> TASK REQUIREMENTS
Give all of the lines again exactly as they read.

> STORED DATA

···

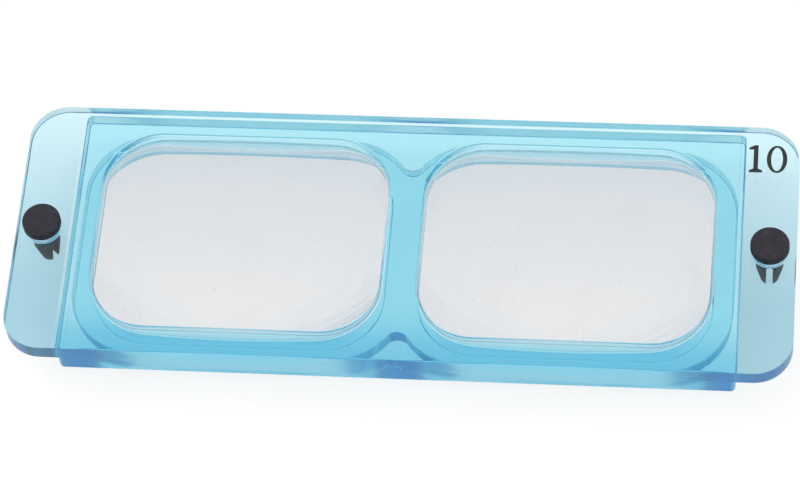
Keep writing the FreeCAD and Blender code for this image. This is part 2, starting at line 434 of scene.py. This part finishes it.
# %% A bead round each lens
BEAD_AIR = 0.03 * MM
for side in SIDES:
    low, high = bead_box[side]
    bm = rounded_rectangle(high.x - low.x - 2 * BEAD_AIR, high.y - low.y - 2 * BEAD_AIR,
                           WINDOW_CORNER - BEAD_AIR, middle(bead_box[side]))
    bmesh.ops.translate(bm, verts=bm.verts, vec=(0, 0, low.z))
    bmesh.ops.inset_region(bm, faces=bm.faces, thickness=LENS_GAP - 2 * BEAD_AIR, depth=0,
                           use_boundary=True, use_even_offset=True)
    inside = [f for f in bm.faces if len(f.verts) > 4]
    bmesh.ops.delete(bm, geom=inside, context="FACES")
    raised = bmesh.ops.extrude_face_region(bm, geom=bm.faces, use_keep_orig=True)
    lifted = [v for v in raised["geom"] if isinstance(v, bmesh.types.BMVert)]
    bmesh.ops.translate(bm, verts=lifted, vec=(0, 0, high.z - low.z))
    bmesh.ops.recalc_face_normals(bm, faces=bm.faces)
    bead = piece_from(bm, "cement_%s_bead" % side)
    settle(soften(bead, 0.05 * MM, segments=2))
    shade(mark(bead, "bonded", lambda face: abs(face.normal.z) < 0.2))
    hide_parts("cement_" + side)
    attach(bead, "plate")
    print(side, "bead:", len(bead.data.polygons), "faces")

# %% [markdown]
# ## The split pins
# Each pin is one black moulding: a round head, a neck that turns in the tab, a straight shank and
# a taper, all split by a slot into two prongs. It is a turned shape, so it is drawn as a half
# section and spun, and the slot is sawn afterwards, as it would be on a lathe. The left pin sits
# turned in its hole, and its box can't say so, so the angle is given here.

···

> ANSWER BELOW
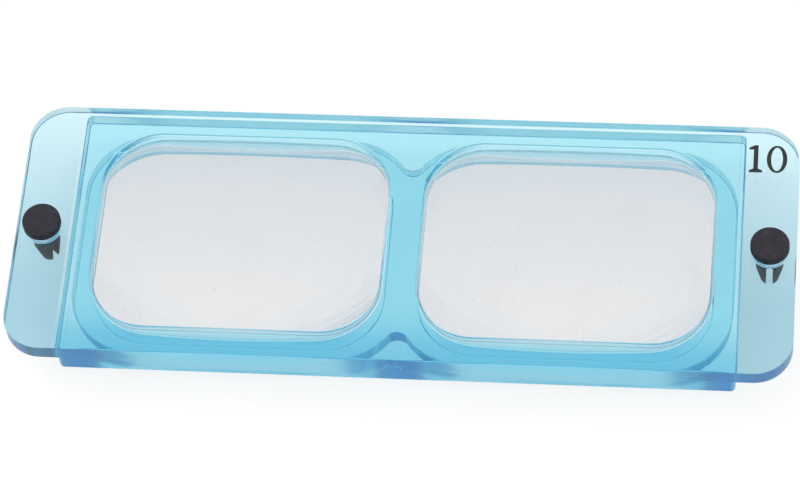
Keep writing the FreeCAD and Blender code for this image. This is part 2, starting at line 434 of scene.py. This part finishes it.
# %% A bead round each lens
BEAD_AIR = 0.03 * MM
for side in SIDES:
    low, high = bead_box[side]
    bm = rounded_rectangle(high.x - low.x - 2 * BEAD_AIR, high.y - low.y - 2 * BEAD_AIR,
                           WINDOW_CORNER - BEAD_AIR, middle(bead_box[side]))
    bmesh.ops.translate(bm, verts=bm.verts, vec=(0, 0, low.z))
    bmesh.ops.inset_region(bm, faces=bm.faces, thickness=LENS_GAP - 2 * BEAD_AIR, depth=0,
                           use_boundary=True, use_even_offset=True)
    inside = [f for f in bm.faces if len(f.verts) > 4]
    bmesh.ops.delete(bm, geom=inside, context="FACES")
    raised = bmesh.ops.extrude_face_region(bm, geom=bm.faces, use_keep_orig=True)
    lifted = [v for v in raised["geom"] if isinstance(v, bmesh.types.BMVert)]
    bmesh.ops.translate(bm, verts=lifted, vec=(0, 0, high.z - low.z))
    bmesh.ops.recalc_face_normals(bm, faces=bm.faces)
    bead = piece_from(bm, "cement_%s_bead" % side)
    settle(soften(bead, 0.05 * MM, segments=2))
    shade(mark(bead, "bonded", lambda face: abs(face.normal.z) < 0.2))
    hide_parts("cement_" + side)
    attach(bead, "plate")
    print(side, "bead:", len(bead.data.polygons), "faces")

# %% [markdown]
# ## The split pins
# Each pin is one black moulding: a round head, a neck that turns in the tab, a straight shank and
# a taper, all split by a slot into two prongs. It is a turned shape, so it is drawn as a half
# section and spun, and the slot is sawn afterwards, as it would be on a lathe. The left pin sits
# turned in its hole, and its box can't say so, so the angle is given here.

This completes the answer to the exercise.